Overcooking is also a major problem. Pork medallions only need a few minutes per side. Once they reach the proper internal temperature, remove them from the pan and let them rest.

FAQs about Pork Medallions Recipe

1. What are pork medallions?

Pork medallions are small, round cuts of pork, usually sliced from pork tenderloin. They are tender, lean, and cook quickly, making them perfect for pan-searing, grilling, or serving with creamy sauces, garlic butter, mushrooms, or herbs.

2. How do we keep pork medallions tender?

To keep pork medallions tender, we should avoid overcooking them. Sear them over medium-high heat until golden on both sides, then cook only until the inside is juicy and done. Letting the meat rest for a few minutes before serving also helps keep it moist.

3. What can we serve with pork medallions?

Pork medallions pair well with mashed potatoes, roasted vegetables, rice, pasta, green beans, salad, or creamy mushroom sauce. For a lighter meal, we can serve them with steamed vegetables or a fresh garden salad.

4. Can pork medallions be cooked ahead of time?

Yes, pork medallions can be cooked ahead, but they taste best fresh. To reheat, warm them gently in a skillet with a little sauce, broth, or butter. Avoid high heat because it can make the pork dry and tough.

5. How long does it take to cook pork medallions?
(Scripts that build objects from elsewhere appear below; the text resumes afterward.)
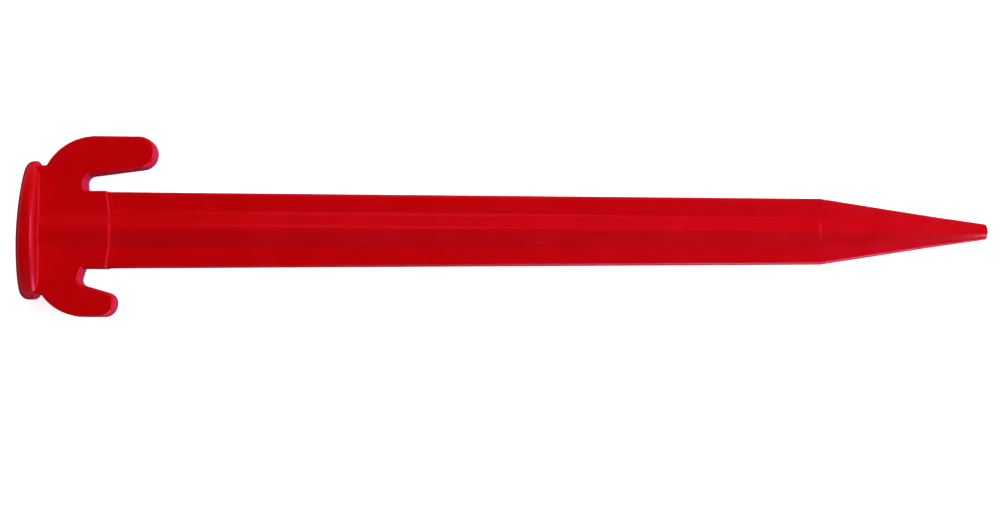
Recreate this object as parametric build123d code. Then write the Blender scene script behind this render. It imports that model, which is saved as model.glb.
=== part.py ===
from build123d import *
import os

# Heavy-duty tent stake, one plastic moulding, in millimetres.
# It lies flat: +X runs from the struck cap to the point, +Y is towards the long hook, +Z is out of the front.
# The origin is on the shaft's axis, at the plane that the cap's crown touches.
# The moulding is made whole, with its rounded edges, and then cut into one solid for each region of it.

# Whole stake
LENGTH = 305.0
POINT_START = 251.9
POINT_ROOT_X = 252.5
RUNOUT_X = 288.0
PARTS_FOLDER = "parts"

# Strike cap: an oval whose crown is domed gently across its width and more across its depth.
# A narrow flat along each long side takes the oval's depth down to the cap's, so that the stake lies steady.
CAP_WIDTH = 43.6
CAP_DEPTH = 22.0
OVAL_DEPTH = 22.3
CAP_THICKNESS = 7.3
CAP_END_RADIUS = 6.0
CROWN_WIDTH_RADIUS = 110.0
CROWN_DEPTH_RADIUS = 25.0
CROWN_OFFSET_Y = -4.0
CROWN_EDGE_RADIUS = 2.5
CAP_UNDER_RADIUS = 1.8
NECK_FILLET = 0.4

# Head plate and hooks
PLATE_THICKNESS = 9.0
PLATE_EDGE_RADIUS = 0.9
PLATE_END_EDGE_RADIUS = 0.5
PLATE_ROOT_X = 5.5
PLATE_END_X = 28.6
PLATE_END_BOW = 1.3
PLATE_HALF_WIDTH = 12.15
NECK_TOP_Y = 20.2
NECK_BOTTOM_Y = -20.45
SWELL_HEIGHT = 1.5
SWELL_HALF_WIDTH = 4.8
SWELL_RADIUS = 8.0

# Long hook: corners of its outline before rounding, from the neck round to the shaft, each with its radius
LONG_HOOK = [
    ((9.6, NECK_TOP_Y), 0.8),
    ((15.05, 29.5), 17.6),
    ((43.55, 29.3), 5.0),
    ((43.55, 19.8), 5.0),
    ((21.35, 16.85), 2.4),
    ((21.75, PLATE_HALF_WIDTH), 0.5),
]
# Short hook: the same, from the shaft round to the neck
SHORT_HOOK = [
    ((21.05, -PLATE_HALF_WIDTH), 0.5),
    ((19.6, -17.0), 2.0),
    ((31.25, -20.3), 3.4),
    ((31.25, -27.3), 4.2),
    ((13.7, -27.3), 16.2),
    ((8.45, NECK_BOTTOM_Y), 0.8),
]

# Cross sections of the shaft and the point. A section has two flat blades with a rounded rib between them.
# The rib's rise is from the blade's face to its crest before rounding, and crest_y is the crest's place.
# The rib steps down a little where the point starts, and its ridge runs off the axis from there.
SHAFT_ROOT_X = 12.0
SHAFT_ROOT = {
    "half_width": 12.12,
    "thickness": 4.6,
    "rib_half_base": 5.4,
    "rib_rise": 3.3,
    "crest_y": 0.0,
    "crest_radius": 6.0,
    "foot_radius": 6.0,
    "edge_radius": 1.1,
}
SHAFT_END = {
    "half_width": 10.33,
    "thickness": 4.6,
    "rib_half_base": 4.2,
    "rib_rise": 1.65,
    "crest_y": 0.0,
    "crest_radius": 1.0,
    "foot_radius": 1.0,
    "edge_radius": 1.1,
}
POINT_ROOT = {
    "half_width": 10.33,
    "thickness": 4.6,
    "rib_half_base": 4.2,
    "rib_rise": 1.25,
    "crest_y": -0.5,
    "crest_radius": 0.8,
    "foot_radius": 0.8,
    "edge_radius": 1.1,
}
RUNOUT = {
    "half_width": 4.75,
    "thickness": 2.8,
    "rib_half_base": 3.6,
    "rib_rise": 1.05,
    "crest_y": -1.2,
    "crest_radius": 0.8,
    "foot_radius": 0.5,
    "edge_radius": 0.9,
}
TIP = {
    "half_width": 2.3,
    "thickness": 2.2,
    "rib_half_base": 1.5,
    "rib_rise": 0.7,
    "crest_y": -0.6,
    "crest_radius": 0.5,
    "foot_radius": 0.3,
    "edge_radius": 0.55,
}
TIP_END_RADIUS = 1.1

# Where the moulding is cut into its regions
CAP_CUT_X = CAP_THICKNESS + NECK_FILLET
PLATE_CUT_X = 31.0
HOOK_CUT_Y = 12.4
LONG_FINGER_CUT_X = 24.4
SHORT_FINGER_CUT_X = 22.4
RIB_CUT_Y = 5.6

# Farther than the moulding reaches sideways, a small clearance, and how near counts as touching
REACH = 60.0
CLEAR = 0.1
CLOSE = 0.02
# The most that the normal of an upright face may lean along Z
UPRIGHT = 0.1


def oval_profile():
    """The cap's outline on YZ: two end arcs joined by two large arcs that meet them smoothly."""
    half_width = CAP_WIDTH / 2
    half_depth = OVAL_DEPTH / 2
    end_centre = half_width - CAP_END_RADIUS
    gap = half_depth - CAP_END_RADIUS
    drop = (end_centre**2 - gap**2) / (2 * gap)
    side_radius = drop + half_depth
    reach = side_radius / (side_radius - CAP_END_RADIUS)
    join_y = end_centre * reach
    join_z = drop * reach - drop
    with BuildSketch(Plane.YZ) as sketch:
        with BuildLine():
            ThreePointArc((-join_y, join_z), (0, half_depth), (join_y, join_z))
            ThreePointArc((join_y, join_z), (half_width, 0), (join_y, -join_z))
            ThreePointArc((join_y, -join_z), (0, -half_depth), (-join_y, -join_z))
            ThreePointArc((-join_y, -join_z), (-half_width, 0), (-join_y, join_z))
        make_face()
    return sketch.sketch


def crown_envelope():
    """A barrel shape that touches the plane X = 0 and gives the crown its two curvatures."""
    end_x = CROWN_WIDTH_RADIUS - (CROWN_WIDTH_RADIUS**2 - CAP_WIDTH**2) ** 0.5
    low_y = CROWN_OFFSET_Y - CAP_WIDTH
    high_y = CROWN_OFFSET_Y + CAP_WIDTH
    with BuildSketch(Plane.XY) as sketch:
        with BuildLine():
            ThreePointArc((end_x, low_y), (0, CROWN_OFFSET_Y), (end_x, high_y))
            Polyline(
                (end_x, high_y),
                (CROWN_DEPTH_RADIUS, high_y),
                (CROWN_DEPTH_RADIUS, low_y),
                (end_x, low_y),
            )
        make_face()
    axis = Axis((CROWN_DEPTH_RADIUS, 0, 0), (0, 1, 0))
    return revolve(sketch.sketch, axis)


def strike_cap_blank():
    """The oval cap with its domed crown, rounded all round, and its two narrow flats."""
    blank = extrude(oval_profile(), CAP_THICKNESS) & crown_envelope()
    crown = blank.faces().sort_by(Axis.X).first
    blank = fillet(crown.edges(), CROWN_EDGE_RADIUS)
    under = blank.faces().sort_by(Axis.X).last
    return fillet(under.edges(), CAP_UNDER_RADIUS) & Box(REACH, REACH, CAP_DEPTH)


def head_outline():
    """The outline of the head plate with its two hooks, on XY."""
    corners = [(PLATE_END_X, PLATE_HALF_WIDTH)]
    corners += [point for point, _ in reversed(LONG_HOOK)]
    corners += [(PLATE_ROOT_X, NECK_TOP_Y), (PLATE_ROOT_X, NECK_BOTTOM_Y)]
    corners += [point for point, _ in reversed(SHORT_HOOK)]
    corners += [(PLATE_END_X, -PLATE_HALF_WIDTH)]
    radii = [radius for _, radius in reversed(LONG_HOOK)] + [0, 0]
    radii += [radius for _, radius in reversed(SHORT_HOOK)]
    with BuildSketch(Plane.XY) as sketch:
        with BuildLine():
            FilletPolyline(*corners, radius=radii)
            ThreePointArc(corners[0], (PLATE_END_X + PLATE_END_BOW, 0), corners[-1])
        make_face()
    return sketch.sketch


def swollen_slab():
    """A slab as thick as the head plate, with the low swelling that runs along its centre, front and back."""
    face_z = PLATE_THICKNESS / 2
    top_z = face_z + SWELL_HEIGHT
    half = SWELL_HALF_WIDTH
    front = [(REACH, face_z), (half, face_z), (0, top_z), (-half, face_z), (-REACH, face_z)]
    back = [(y, -z) for y, z in reversed(front)]
    soft = [0, SWELL_RADIUS, SWELL_RADIUS, SWELL_RADIUS, 0]
    with BuildSketch(Plane.YZ) as sketch:
        with BuildLine():
            FilletPolyline(*front, *back, radius=soft + soft, close=True)
        make_face()
    return extrude(sketch.sketch, REACH)


def is_upright(face):
    """Whether a face stands upright, along Z."""
    return abs(face.normal_at().Z) < UPRIGHT


def upright_rims(slab, least_z):
    """The edges of a slab's upright faces that are at least so far out on the front or the back."""
    edges = slab.faces().filter_by(is_upright).edges()
    return [edge for edge in edges if abs(edge.center().Z) > least_z]


def on_plate_end(edge):
    """Whether an edge lies on the plate's bowed end, which faces the shaft."""
    middle = edge.center()
    return middle.X > PLATE_END_X and abs(middle.Y) < PLATE_HALF_WIDTH - CLOSE


def head_blank():
    """The head plate and both hooks, with rounded edges. The end towards the shaft is the sharpest."""
    blank = extrude(head_outline(), PLATE_THICKNESS, both=True) & swollen_slab()
    least_z = PLATE_THICKNESS / 2 - CLOSE
    side_rims = [edge for edge in upright_rims(blank, least_z) if not on_plate_end(edge)]
    side_rims = [edge for edge in side_rims if edge.center().X > PLATE_ROOT_X + CLOSE]
    blank = fillet(side_rims, PLATE_EDGE_RADIUS)
    rims = upright_rims(blank, least_z - PLATE_EDGE_RADIUS)
    return fillet([edge for edge in rims if on_plate_end(edge)], PLATE_END_EDGE_RADIUS)


def section(x, shape):
    """One cross section of the shaft or the point, with the same form on the front and the back."""
    face_z = shape["thickness"] / 2
    front = [
        (shape["half_width"], face_z),
        (shape["rib_half_base"], face_z),
        (shape["crest_y"], face_z + shape["rib_rise"]),
        (-shape["rib_half_base"], face_z),
        (-shape["half_width"], face_z),
    ]
    back = [(y, -z) for y, z in reversed(front)]
    edge, foot, crest = shape["edge_radius"], shape["foot_radius"], shape["crest_radius"]
    radii = [edge, foot, crest, foot, edge]
    with BuildSketch(Plane.YZ.offset(x)) as sketch:
        with BuildLine():
            FilletPolyline(*front, *back, radius=radii + radii, close=True)
        make_face()
    return sketch.sketch


def shaft_blank():
    """The whole shaft with its driving point, straight from section to section."""
    places = [
        (SHAFT_ROOT_X, SHAFT_ROOT),
        (POINT_START, SHAFT_END),
        (POINT_ROOT_X, POINT_ROOT),
        (RUNOUT_X, RUNOUT),
        (LENGTH, TIP),
    ]
    return loft([section(x, shape) for x, shape in places], ruled=True)


def in_neck(edge):
    """Whether an edge is where the plate meets the underside of the cap."""
    ends = [edge @ 0, edge @ 1]
    on_underside = all(abs(point.X - CAP_THICKNESS) < CLOSE for point in [*ends, edge.center()])
    beside_plate = abs(edge.center().Z) < PLATE_THICKNESS / 2 + SWELL_HEIGHT
    inside_neck = all(NECK_BOTTOM_Y - CLOSE < point.Y < NECK_TOP_Y + CLOSE for point in ends)
    return on_underside and beside_plate and inside_neck


def nose_envelope():
    """What bounds the driving point: a block, then a cone with a rounded end, so that the tip is blunt."""
    length = LENGTH - RUNOUT_X
    cone = Cone(RUNOUT["half_width"] + CLEAR, TIP["half_width"] + CLEAR, length)
    cone = fillet(cone.faces().sort_by(Axis.Z).last.edges(), TIP_END_RADIUS)
    return Box(2 * RUNOUT_X, REACH, REACH) + Pos(RUNOUT_X + length / 2, 0, 0) * Rot(0, 90, 0) * cone


def whole_stake():
    """The complete moulding as one solid."""
    stake = strike_cap_blank() + head_blank() + shaft_blank()
    stake = fillet(stake.edges().filter_by(in_neck), NECK_FILLET)
    return stake & nose_envelope()


def region(stake, x_range, y_range=(-REACH, REACH), z_range=(-REACH, REACH)):
    """The part of the moulding inside a box, given by its lowest and highest X, Y and Z."""
    size = [high - low for low, high in (x_range, y_range, z_range)]
    middle = [(high + low) / 2 for low, high in (x_range, y_range, z_range)]
    return stake & Pos(*middle) * Box(*size)


def main():
    """Cuts the moulding into its regions and writes one STEP file for each."""
    stake = whole_stake()
    plate_x = (CAP_CUT_X, PLATE_CUT_X)
    shaft_x = (PLATE_CUT_X, POINT_START)
    long_side = (HOOK_CUT_Y, REACH)
    short_side = (-REACH, -HOOK_CUT_Y)
    rib_y = (-RIB_CUT_Y, RIB_CUT_Y)
    regions = {
        "strike_cap": region(stake, (-REACH, CAP_CUT_X)),
        "head_plate": region(stake, plate_x, (-HOOK_CUT_Y, HOOK_CUT_Y)),
        "guy_hook_arm": region(stake, (CAP_CUT_X, LONG_FINGER_CUT_X), long_side),
        "guy_hook_finger": region(stake, (LONG_FINGER_CUT_X, REACH), long_side),
        "loop_hook_arm": region(stake, (CAP_CUT_X, SHORT_FINGER_CUT_X), short_side),
        "loop_hook_finger": region(stake, (SHORT_FINGER_CUT_X, REACH), short_side),
        "upper_blade": region(stake, shaft_x, (RIB_CUT_Y, HOOK_CUT_Y)),
        "lower_blade": region(stake, shaft_x, (-HOOK_CUT_Y, -RIB_CUT_Y)),
        "front_rib": region(stake, shaft_x, rib_y, (0, REACH)),
        "back_rib": region(stake, shaft_x, rib_y, (-REACH, 0)),
        "driving_point": region(stake, (POINT_START, LENGTH + REACH)),
    }
    os.makedirs(PARTS_FOLDER, exist_ok=True)
    for name, solid in regions.items():
        export_step(solid, f"{PARTS_FOLDER}/{name}.step")


if __name__ == "__main__":
    main()
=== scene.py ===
import math

import bmesh
import bpy
from mathutils import Matrix, Vector


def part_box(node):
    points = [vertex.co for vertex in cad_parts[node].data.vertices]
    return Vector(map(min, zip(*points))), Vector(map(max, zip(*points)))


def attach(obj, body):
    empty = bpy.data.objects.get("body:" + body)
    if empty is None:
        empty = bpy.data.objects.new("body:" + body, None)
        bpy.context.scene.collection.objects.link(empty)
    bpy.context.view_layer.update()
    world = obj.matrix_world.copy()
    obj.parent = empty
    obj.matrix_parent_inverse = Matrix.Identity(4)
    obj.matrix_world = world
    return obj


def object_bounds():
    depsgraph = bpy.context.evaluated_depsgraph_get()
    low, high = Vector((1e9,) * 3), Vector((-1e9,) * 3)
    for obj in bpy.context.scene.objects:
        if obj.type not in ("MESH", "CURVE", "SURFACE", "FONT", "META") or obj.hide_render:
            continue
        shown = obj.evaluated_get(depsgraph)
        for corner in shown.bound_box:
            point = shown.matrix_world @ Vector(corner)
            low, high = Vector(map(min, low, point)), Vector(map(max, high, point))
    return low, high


# A moulded red plastic tent stake on a pale studio floor. Metres; +X runs from the struck cap to the point,
# +Y is towards the long hook, and +Z is out of the front.

MM = 0.001
BODY = "root"
ALONG = Vector((1, 0, 0))
SIDEWAYS = Vector((0, 1, 0))
UP = Vector((0, 0, 1))
# Shorter than any real edge, and how far off the middle plane still counts as on it
NEARLY_NOTHING = 0.001 * MM
ON_PLANE = 0.0001 * MM

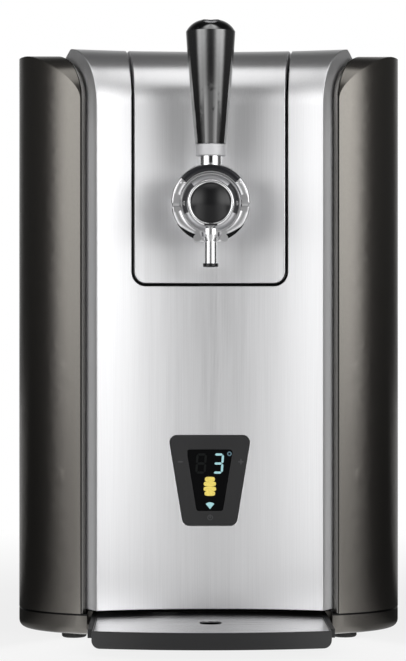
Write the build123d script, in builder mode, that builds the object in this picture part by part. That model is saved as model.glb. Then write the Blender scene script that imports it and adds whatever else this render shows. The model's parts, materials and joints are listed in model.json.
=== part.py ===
from build123d import *
import math
import os

# Counter-top dispenser for a small beer keg: a cooled keg chamber under a hinged lid that
# carries the tap, dark side shells round a bright concave front, and a drip tray on rails.
# +X is to the right seen from the front, the front looks towards -Y, +Z is up, and the
# origin is under the middle of the whole object, on the surface that it stands on.

os.makedirs("parts", exist_ok=True)

# ---------------------------------------------------------------- driving dimensions, mm
width = 280
half = width / 2
front_y = -145                   # plane of the two front creases
rear_y = 235
gap = 0.2                        # seam between pieces that are screwed or clipped together
open_seam = 0.7                  # wider seam between each side shell and its trim strip

# bright front body
face_half = 80.6                 # half width between the creases
face_dip = 12.8                  # how far the middle of the face lies behind the creases
body_half = 106.8
flare_depth = 45.5
flare_round = 40                 # plan radius where the flare turns straight
body_low = 21.7
top_z = 427
roll_radius = 44
skin = 2.5
hem_depth = 12                   # turned-down edges of the front panel and the lid
edge_run = 6                     # bevel along the two top edges
edge_drop = 8
frame_end_y = 105

# dark side shells
shell_front = front_y + 8
shell_top = 422
shell_wall = 3
seam_z = 19
flank_start = front_y + 64
quarter_a = 84.7                 # half axes of the front quarters in plan
quarter_b = 62.5
rear_corner = 34
shell_roll = 34
rear_top_roll = 14
reveal = 1.2                     # dark gap beside the front body
trim_reach = 6.3
trim_depth = 9
trim_bevel = 4.6

# keg chamber
keg_y = 15
chamber_r = 97
mouth_r = 96                     # round mouth that the lid's plug dips into
liner_wall = 1.5
liner_floor = 85
liner_top = 372
foam_r = 122
foam_low = 62
collar_z = 398
recess_y = -112                  # wall behind the lid's tongue

# lid
lid_gap = 2.2
lid_r = 96.2
tongue_half = 52.9
tongue_flare = 0.13
tongue_low = 256
tongue_corner = 8
plug_r = 92.5
plug_low = 383
hinge_y = 121
hinge_z = 418
barrel_r = 8.8
pin_r = 2.5
running = 0.05
knuckle_in = 14
knuckle_out = 38

# tap
tap_z = 311
tap_y = -177                     # plane of the pivot, the handle and the spout
ring_r = 27.7
ring_in = 21.7
ring_half_depth = 6
dish_r = 21.2
medallion_r = 14
spout_r = 4.6
spout_low = 266.4
grip_top = 439

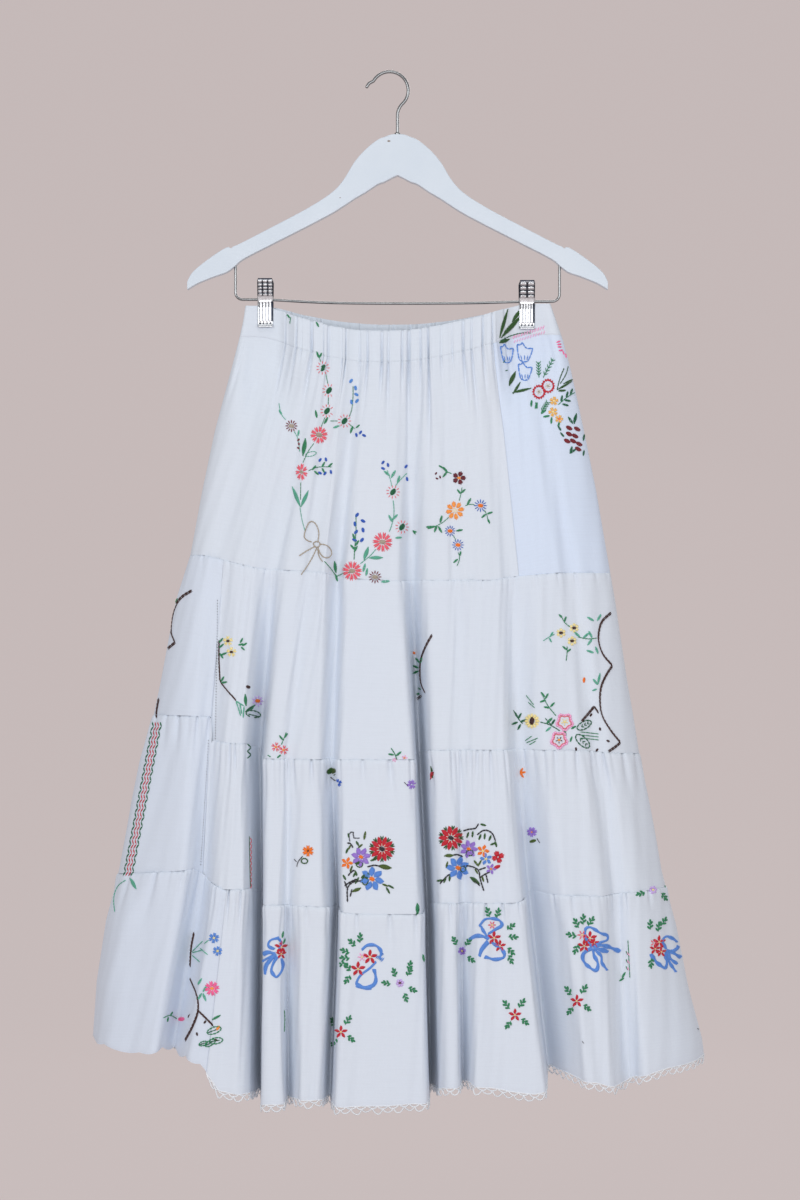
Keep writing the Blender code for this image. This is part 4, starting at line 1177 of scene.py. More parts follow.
# Tier 1, right: a spray of maroon, orange and blue-rayed flowers in satin and loop stitch,
# on short stems with leaves to both sides.
for route in (
    ((452, 474), (446, 471), (442, 468)), ((462, 487), (461, 494), (459, 501)),
    ((465, 506), (470, 504), (475, 505)), ((484, 510), (487, 515), (488, 522)),
    ((449, 517), (442, 523), (432, 528)), ((453, 535), (456, 540)),
    ((458, 552), (460, 558), (457, 566)),
):
    line(route, dye="leaf", width=0.75)
for x, y, turn, long in (
    (448, 473, 130, 8), (447, 472, 230, 7), (443, 468, 150, 5), (461, 494, 130, 6), (461, 493, 40, 6),
    (467, 505, 60, 8), (487, 514, 20, 6), (486, 514, 220, 6), (488, 519, 290, 5), (440, 523, 75, 8),
    (437, 525, 250, 8), (435, 526, 200, 8), (438, 526, 300, 8), (434, 527, 180, 8), (456, 531, 10, 7),
    (460, 556, 80, 5), (458, 559, 220, 6),
):
    leaf(x, y, turn, long, dye="leaf")
for x, y, inner, outer, count, petal, centre, turn, width in (
    (459, 478, 1.8, 7.0, 5, "maroon", "orange", 0.0, 2.0),
    (455, 510.5, 3.2, 9.6, 8, "orange", "cream", 10.0, 1.7),
):
    daisy(x, y, inner, outer, count, petal, centre, turn, width=width, fan=3)
for x, y, outer in (
    (480.5, 505.7, 6.6), (450, 531, 5.6), (458, 545, 6.2),
):
    daisy(x, y, inner=2.4, outer=outer, count=12, petal="blue", centre="amber", width=0.8)
buds(((436, 473.5), (440, 477), (437, 478.5)), dye="maroon", size=1.3)

# The tulip patch at the right: tulips outlined in stem stitch over drawn grasses, rosettes
# ringed with red teeth, straw flowers, a berry cluster, and pink stitches in a slanting band.
PINK_FROM = 513.0
PINK_TO = 545.0
PINK_PITCH = 2.7
PINK_RISE = 0.32
PINK_RISE_BELOW = 0.30
FRINGE = 4.5


def tulip(x, y, wide, tall, turn):
    """An open tulip in outline: a cup with three points and strokes up from its base."""
    c, s = math.cos(math.radians(turn)), math.sin(math.radians(turn))
    shape = (
        (-0.50, -0.45), (-0.30, -0.42), (-0.18, -0.58), (-0.02, -0.36), (0.14, -0.25), (0.50, -0.30),
        (0.40, 0.10), (0.22, 0.46), (-0.04, 0.50), (-0.30, 0.40), (-0.42, 0.02), (-0.50, -0.45),
    )
    turned = [(x + (px * c - py * s) * wide, y + (px * s + py * c) * tall) for px, py in shape]
    for low, high in zip(turned, turned[1:]):
        line([low, high], "bow", 1.25, 4.5)
    for px in (-0.16, 0.0, 0.14):
        stitch(x + px * wide, y + 0.40 * tall, x + px * 1.5 * wide, y + 0.12 * tall, "bow", 0.8)


def grass(x, y, turn, long):
    """A stem with short blades to both sides at even steps."""
    line(((x, y), away(x, y, turn, long)), "leaf", 0.8)
    for share in np.linspace(0.15, 0.85, 5):
        place = away(x, y, turn, long * share)
        for lean in (38.0, -38.0):
            stitch(*place, *away(*place, turn + lean, 4.2), "leaf", 0.8)


for route, dye, width in (
    (((500, 341), (510, 336), (522, 333), (531, 333)), "fern", 0.9),
    (((503, 363), (505, 360)), "fern", 0.8), (((557, 390), (560, 378), (564, 368)), "moss", 1.0),
    (((560, 384), (566, 374), (568, 366)), "moss", 0.9),
    (((558, 405), (566, 398), (577, 391)), "leaf", 0.8),
):
    line(route, dye, width)
for x, y, turn, long, dye in (
    (531, 407, 85, 7, "leaf"), (535, 409, 70, 7, "leaf"), (537, 409, 100, 7, "leaf"),
    (541, 414, 40, 7, "leaf"), (543, 417, 10, 7, "leaf"), (551, 424, 85, 7, "leaf"),
    (558, 391, 5, 8, "moss"), (561, 402, 80, 7, "fern"), (566, 398, 75, 7, "fern"),
    (570, 395, 70, 7, "fern"), (564, 400, -10, 7, "fern"), (562, 404, -15, 7, "fern"),
    (573, 424, 125, 9, "fern"), (572, 446, 255, 8, "fern"), (576, 449, 215, 8, "fern"),
    (583, 441, 80, 7, "fern"), (584, 450, 260, 6, "fern"), (561, 431, 120, 7, "fern"),
    (564, 437, 130, 6, "fern"), (558, 427, 75, 6, "leaf"),
):
    leaf(x, y, turn, long, dye)
for x, y, turn, long, dye, wide in (
    (499.5, 338, 74, 30, "moss", 1.9), (501, 338, 48, 30, "moss", 2.6), (512, 322, 55, 16, "moss", 2.0),
    (499, 343, 20, 11, "moss", 2.2), (509, 386, 66, 16, "moss", 2.4), (513, 394, 58, 14, "moss", 1.4),
    (512, 393, 14, 20, "moss", 1.6), (557, 390, 30, 17, "moss", 1.2), (563, 384, 25, 12, "moss", 1.0),
    (574, 424, 78, 11, "fern", 1.8),
):
    leaf(x, y, turn, long, dye, wide)
for x, y in (
    (539, 392), (548, 386),
):
    hoop(x, y, rx=5.6, ry=6.0, dye="red", width=1.5, teeth=16)
for x, y, wide, tall, turn in (
    (507, 354, 13, 18, -4), (524.5, 353, 16, 18, 4), (525, 372, 14, 17, 2),
):
    tulip(x, y, wide, tall, turn)
for x, y in (
    (539, 392), (548, 386),
):
    daisy(x, y, inner=1.0, outer=3.0, count=6, petal="cream", centre="taupe", width=1.2)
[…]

Pork medallions usually take about 6 to 10 minutes to cook, depending on their thickness. Thin slices cook faster, while thicker medallions may need a few extra minutes. They should be golden outside and tender inside.

Final Thoughts

This pork medallions recipe is simple, flavorful, and elegant enough for any dinner table. With tender slices of pork tenderloin, a golden seared crust, and a creamy garlic pan sauce, every bite delivers rich flavor and satisfying texture. By using the right cut of pork, seasoning it well, searing it properly, and finishing it with a smooth sauce, we create a dish that feels special without being difficult.

Pork medallions are quick to prepare, easy to customize, and perfect with many side dishes. Whether served with mashed potatoes, rice, pasta, or vegetables, this recipe gives us a reliable and delicious meal that can be made again and again.